▸ Information shown:
──────
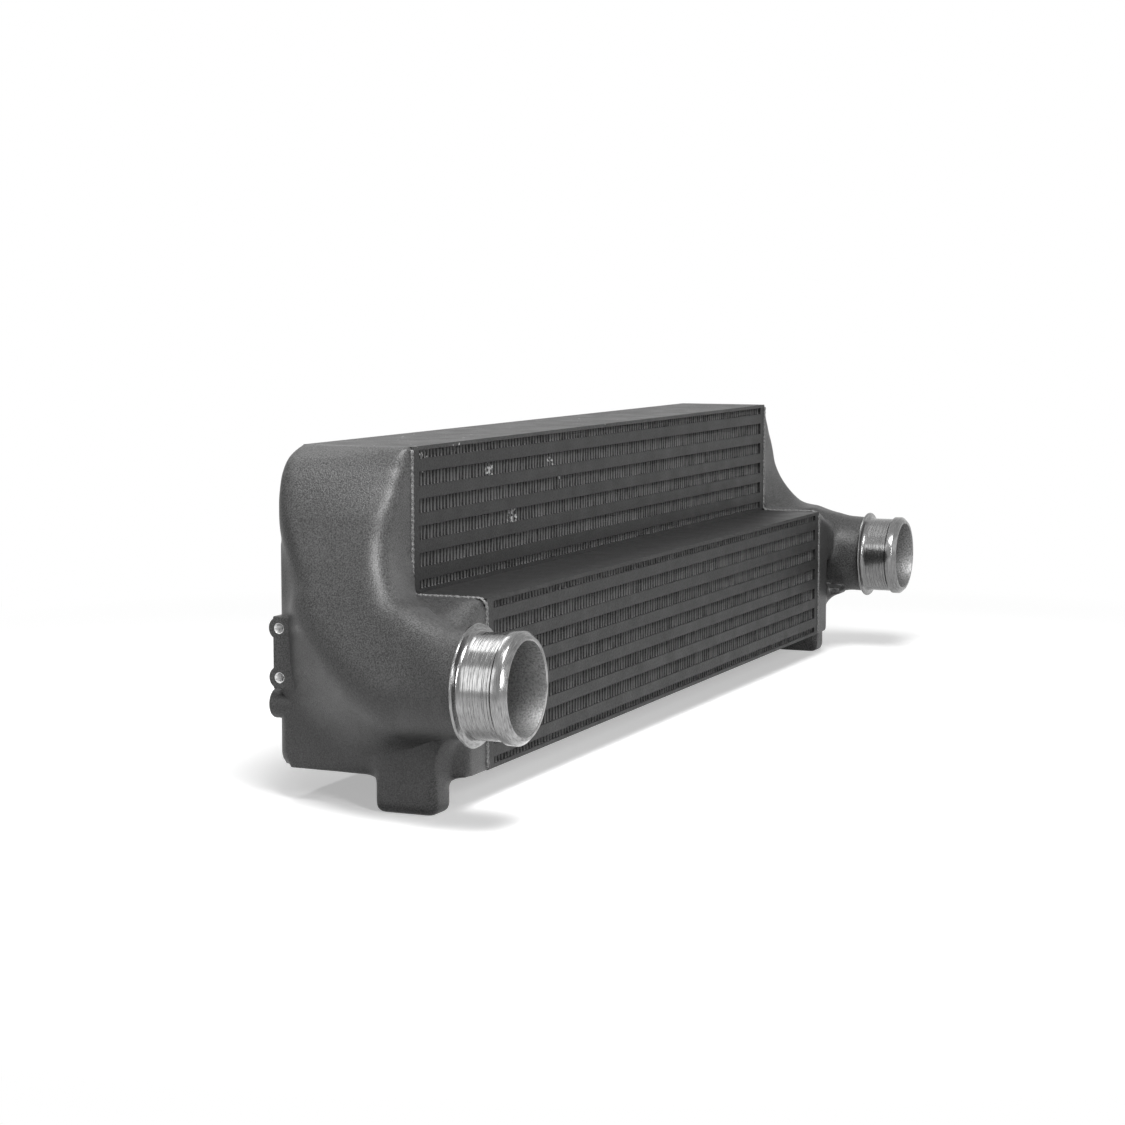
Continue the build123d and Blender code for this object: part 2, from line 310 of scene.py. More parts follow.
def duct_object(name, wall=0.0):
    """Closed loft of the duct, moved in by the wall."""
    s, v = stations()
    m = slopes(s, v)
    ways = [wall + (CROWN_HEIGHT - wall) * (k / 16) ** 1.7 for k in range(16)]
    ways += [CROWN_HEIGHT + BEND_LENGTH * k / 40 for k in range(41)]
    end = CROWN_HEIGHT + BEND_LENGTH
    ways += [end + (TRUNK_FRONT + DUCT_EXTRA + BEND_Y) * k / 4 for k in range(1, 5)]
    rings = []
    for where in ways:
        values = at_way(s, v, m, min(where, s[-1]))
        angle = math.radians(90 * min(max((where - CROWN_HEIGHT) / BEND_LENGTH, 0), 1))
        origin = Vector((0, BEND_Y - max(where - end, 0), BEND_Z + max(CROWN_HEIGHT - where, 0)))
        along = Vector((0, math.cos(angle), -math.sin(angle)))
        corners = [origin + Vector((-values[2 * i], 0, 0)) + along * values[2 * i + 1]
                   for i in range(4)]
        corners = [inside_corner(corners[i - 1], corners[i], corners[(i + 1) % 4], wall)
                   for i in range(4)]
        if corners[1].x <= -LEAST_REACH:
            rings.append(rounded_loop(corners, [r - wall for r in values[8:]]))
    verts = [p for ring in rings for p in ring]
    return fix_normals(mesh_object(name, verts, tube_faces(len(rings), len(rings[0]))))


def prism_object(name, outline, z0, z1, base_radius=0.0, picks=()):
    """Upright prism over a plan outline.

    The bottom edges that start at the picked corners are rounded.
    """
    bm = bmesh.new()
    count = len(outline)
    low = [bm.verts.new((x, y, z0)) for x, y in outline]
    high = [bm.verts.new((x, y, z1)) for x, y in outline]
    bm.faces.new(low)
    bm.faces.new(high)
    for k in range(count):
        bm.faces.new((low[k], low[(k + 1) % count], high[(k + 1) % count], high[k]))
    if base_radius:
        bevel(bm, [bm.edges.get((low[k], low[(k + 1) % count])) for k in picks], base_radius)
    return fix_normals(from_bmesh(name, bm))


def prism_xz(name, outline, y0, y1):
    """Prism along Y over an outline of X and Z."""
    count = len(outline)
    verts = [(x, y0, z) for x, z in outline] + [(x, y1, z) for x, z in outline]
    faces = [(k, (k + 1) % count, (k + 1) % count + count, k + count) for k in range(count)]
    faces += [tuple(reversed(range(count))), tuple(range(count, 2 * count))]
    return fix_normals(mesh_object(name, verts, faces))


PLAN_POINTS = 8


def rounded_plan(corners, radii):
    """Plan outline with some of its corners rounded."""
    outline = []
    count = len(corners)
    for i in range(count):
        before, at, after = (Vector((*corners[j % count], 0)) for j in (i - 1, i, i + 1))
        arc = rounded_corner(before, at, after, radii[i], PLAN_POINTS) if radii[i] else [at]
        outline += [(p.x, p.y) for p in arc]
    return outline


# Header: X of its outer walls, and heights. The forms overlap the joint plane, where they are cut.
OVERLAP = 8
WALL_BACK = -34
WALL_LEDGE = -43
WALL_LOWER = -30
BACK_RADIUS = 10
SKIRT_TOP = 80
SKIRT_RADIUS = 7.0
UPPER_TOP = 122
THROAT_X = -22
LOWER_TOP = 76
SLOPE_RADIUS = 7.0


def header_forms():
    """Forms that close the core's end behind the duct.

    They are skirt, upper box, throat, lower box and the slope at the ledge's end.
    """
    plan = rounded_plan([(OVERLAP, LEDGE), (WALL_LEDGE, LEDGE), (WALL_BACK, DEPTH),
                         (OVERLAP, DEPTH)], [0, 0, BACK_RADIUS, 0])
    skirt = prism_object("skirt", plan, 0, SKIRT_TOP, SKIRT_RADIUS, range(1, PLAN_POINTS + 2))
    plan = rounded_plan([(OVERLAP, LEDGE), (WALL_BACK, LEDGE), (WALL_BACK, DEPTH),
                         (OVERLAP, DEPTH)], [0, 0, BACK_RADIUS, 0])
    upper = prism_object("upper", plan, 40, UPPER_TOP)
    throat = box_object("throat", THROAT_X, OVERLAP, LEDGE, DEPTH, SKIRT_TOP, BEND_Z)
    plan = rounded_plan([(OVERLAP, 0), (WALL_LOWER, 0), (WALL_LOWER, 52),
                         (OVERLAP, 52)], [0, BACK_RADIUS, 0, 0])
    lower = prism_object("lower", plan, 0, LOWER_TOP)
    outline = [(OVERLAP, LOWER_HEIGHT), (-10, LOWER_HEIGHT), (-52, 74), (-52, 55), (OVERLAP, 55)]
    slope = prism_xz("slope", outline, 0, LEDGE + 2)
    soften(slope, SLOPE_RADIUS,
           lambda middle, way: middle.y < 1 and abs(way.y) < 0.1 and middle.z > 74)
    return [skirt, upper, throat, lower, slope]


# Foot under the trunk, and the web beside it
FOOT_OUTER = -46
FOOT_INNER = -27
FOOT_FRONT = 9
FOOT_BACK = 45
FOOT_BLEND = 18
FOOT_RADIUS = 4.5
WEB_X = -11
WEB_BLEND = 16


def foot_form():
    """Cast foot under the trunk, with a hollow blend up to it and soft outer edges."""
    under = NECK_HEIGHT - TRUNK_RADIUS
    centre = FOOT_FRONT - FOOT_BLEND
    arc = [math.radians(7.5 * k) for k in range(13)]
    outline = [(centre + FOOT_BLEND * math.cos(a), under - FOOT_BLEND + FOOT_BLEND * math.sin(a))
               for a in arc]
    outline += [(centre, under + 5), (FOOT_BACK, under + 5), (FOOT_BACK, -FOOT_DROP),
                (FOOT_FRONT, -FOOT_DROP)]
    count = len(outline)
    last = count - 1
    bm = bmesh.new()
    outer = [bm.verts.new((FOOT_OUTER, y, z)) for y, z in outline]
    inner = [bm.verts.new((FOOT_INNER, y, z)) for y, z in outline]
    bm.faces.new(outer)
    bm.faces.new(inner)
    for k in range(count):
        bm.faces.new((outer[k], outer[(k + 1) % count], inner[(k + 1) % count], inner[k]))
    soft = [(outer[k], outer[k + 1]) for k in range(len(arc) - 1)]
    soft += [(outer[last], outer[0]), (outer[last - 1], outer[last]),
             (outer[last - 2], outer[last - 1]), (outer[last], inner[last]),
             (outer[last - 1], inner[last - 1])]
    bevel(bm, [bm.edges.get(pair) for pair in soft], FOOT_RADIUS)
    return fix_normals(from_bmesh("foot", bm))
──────
▸ Given request:
Word for word, restate all of the data shown above.

▸ The completed task:
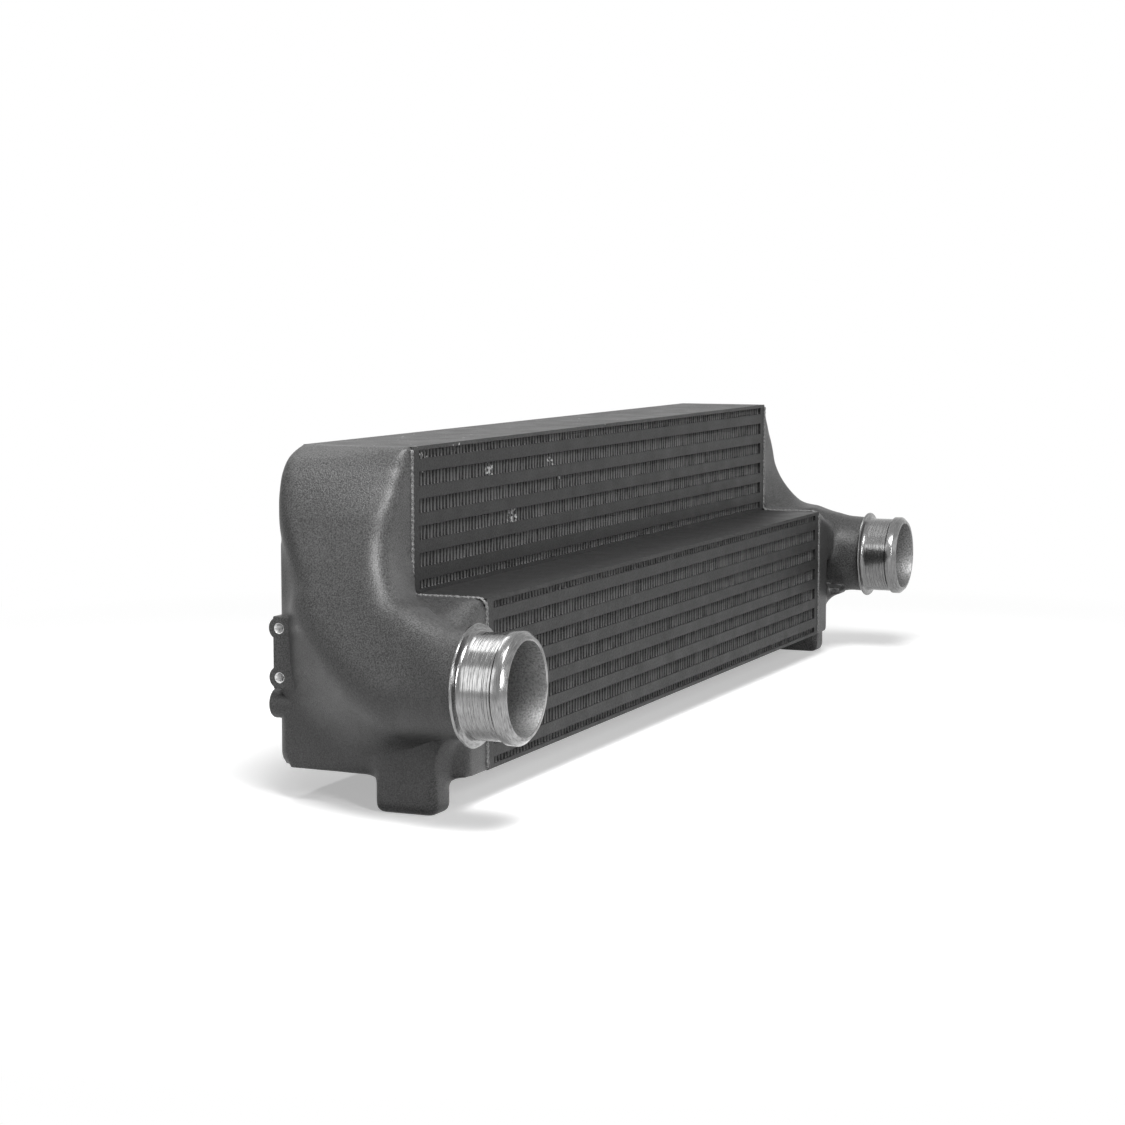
Continue the build123d and Blender code for this object: part 2, from line 310 of scene.py. More parts follow.
def duct_object(name, wall=0.0):
    """Closed loft of the duct, moved in by the wall."""
    s, v = stations()
    m = slopes(s, v)
    ways = [wall + (CROWN_HEIGHT - wall) * (k / 16) ** 1.7 for k in range(16)]
    ways += [CROWN_HEIGHT + BEND_LENGTH * k / 40 for k in range(41)]
    end = CROWN_HEIGHT + BEND_LENGTH
    ways += [end + (TRUNK_FRONT + DUCT_EXTRA + BEND_Y) * k / 4 for k in range(1, 5)]
    rings = []
    for where in ways:
        values = at_way(s, v, m, min(where, s[-1]))
        angle = math.radians(90 * min(max((where - CROWN_HEIGHT) / BEND_LENGTH, 0), 1))
        origin = Vector((0, BEND_Y - max(where - end, 0), BEND_Z + max(CROWN_HEIGHT - where, 0)))
        along = Vector((0, math.cos(angle), -math.sin(angle)))
        corners = [origin + Vector((-values[2 * i], 0, 0)) + along * values[2 * i + 1]
                   for i in range(4)]
        corners = [inside_corner(corners[i - 1], corners[i], corners[(i + 1) % 4], wall)
                   for i in range(4)]
        if corners[1].x <= -LEAST_REACH:
            rings.append(rounded_loop(corners, [r - wall for r in values[8:]]))
    verts = [p for ring in rings for p in ring]
    return fix_normals(mesh_object(name, verts, tube_faces(len(rings), len(rings[0]))))


def prism_object(name, outline, z0, z1, base_radius=0.0, picks=()):
    """Upright prism over a plan outline.

    The bottom edges that start at the picked corners are rounded.
    """
    bm = bmesh.new()
    count = len(outline)
    low = [bm.verts.new((x, y, z0)) for x, y in outline]
    high = [bm.verts.new((x, y, z1)) for x, y in outline]
    bm.faces.new(low)
    bm.faces.new(high)
    for k in range(count):
        bm.faces.new((low[k], low[(k + 1) % count], high[(k + 1) % count], high[k]))
    if base_radius:
        bevel(bm, [bm.edges.get((low[k], low[(k + 1) % count])) for k in picks], base_radius)
    return fix_normals(from_bmesh(name, bm))


def prism_xz(name, outline, y0, y1):
    """Prism along Y over an outline of X and Z."""
    count = len(outline)
    verts = [(x, y0, z) for x, z in outline] + [(x, y1, z) for x, z in outline]
    faces = [(k, (k + 1) % count, (k + 1) % count + count, k + count) for k in range(count)]
    faces += [tuple(reversed(range(count))), tuple(range(count, 2 * count))]
    return fix_normals(mesh_object(name, verts, faces))


PLAN_POINTS = 8


def rounded_plan(corners, radii):
    """Plan outline with some of its corners rounded."""
    outline = []
    count = len(corners)
    for i in range(count):
        before, at, after = (Vector((*corners[j % count], 0)) for j in (i - 1, i, i + 1))
        arc = rounded_corner(before, at, after, radii[i], PLAN_POINTS) if radii[i] else [at]
        outline += [(p.x, p.y) for p in arc]
    return outline


# Header: X of its outer walls, and heights. The forms overlap the joint plane, where they are cut.
OVERLAP = 8
WALL_BACK = -34
WALL_LEDGE = -43
WALL_LOWER = -30
BACK_RADIUS = 10
SKIRT_TOP = 80
SKIRT_RADIUS = 7.0
UPPER_TOP = 122
THROAT_X = -22
LOWER_TOP = 76
SLOPE_RADIUS = 7.0


def header_forms():
    """Forms that close the core's end behind the duct.

    They are skirt, upper box, throat, lower box and the slope at the ledge's end.
    """
    plan = rounded_plan([(OVERLAP, LEDGE), (WALL_LEDGE, LEDGE), (WALL_BACK, DEPTH),
                         (OVERLAP, DEPTH)], [0, 0, BACK_RADIUS, 0])
    skirt = prism_object("skirt", plan, 0, SKIRT_TOP, SKIRT_RADIUS, range(1, PLAN_POINTS + 2))
    plan = rounded_plan([(OVERLAP, LEDGE), (WALL_BACK, LEDGE), (WALL_BACK, DEPTH),
                         (OVERLAP, DEPTH)], [0, 0, BACK_RADIUS, 0])
    upper = prism_object("upper", plan, 40, UPPER_TOP)
    throat = box_object("throat", THROAT_X, OVERLAP, LEDGE, DEPTH, SKIRT_TOP, BEND_Z)
    plan = rounded_plan([(OVERLAP, 0), (WALL_LOWER, 0), (WALL_LOWER, 52),
                         (OVERLAP, 52)], [0, BACK_RADIUS, 0, 0])
    lower = prism_object("lower", plan, 0, LOWER_TOP)
    outline = [(OVERLAP, LOWER_HEIGHT), (-10, LOWER_HEIGHT), (-52, 74), (-52, 55), (OVERLAP, 55)]
    slope = prism_xz("slope", outline, 0, LEDGE + 2)
    soften(slope, SLOPE_RADIUS,
           lambda middle, way: middle.y < 1 and abs(way.y) < 0.1 and middle.z > 74)
    return [skirt, upper, throat, lower, slope]


# Foot under the trunk, and the web beside it
FOOT_OUTER = -46
FOOT_INNER = -27
FOOT_FRONT = 9
FOOT_BACK = 45
FOOT_BLEND = 18
FOOT_RADIUS = 4.5
WEB_X = -11
WEB_BLEND = 16


def foot_form():
    """Cast foot under the trunk, with a hollow blend up to it and soft outer edges."""
    under = NECK_HEIGHT - TRUNK_RADIUS
    centre = FOOT_FRONT - FOOT_BLEND
    arc = [math.radians(7.5 * k) for k in range(13)]
    outline = [(centre + FOOT_BLEND * math.cos(a), under - FOOT_BLEND + FOOT_BLEND * math.sin(a))
               for a in arc]
    outline += [(centre, under + 5), (FOOT_BACK, under + 5), (FOOT_BACK, -FOOT_DROP),
                (FOOT_FRONT, -FOOT_DROP)]
    count = len(outline)
    last = count - 1
    bm = bmesh.new()
    outer = [bm.verts.new((FOOT_OUTER, y, z)) for y, z in outline]
    inner = [bm.verts.new((FOOT_INNER, y, z)) for y, z in outline]
    bm.faces.new(outer)
    bm.faces.new(inner)
    for k in range(count):
        bm.faces.new((outer[k], outer[(k + 1) % count], inner[(k + 1) % count], inner[k]))
    soft = [(outer[k], outer[k + 1]) for k in range(len(arc) - 1)]
    soft += [(outer[last], outer[0]), (outer[last - 1], outer[last]),
             (outer[last - 2], outer[last - 1]), (outer[last], inner[last]),
             (outer[last - 1], inner[last - 1])]
    bevel(bm, [bm.edges.get(pair) for pair in soft], FOOT_RADIUS)
    return fix_normals(from_bmesh("foot", bm))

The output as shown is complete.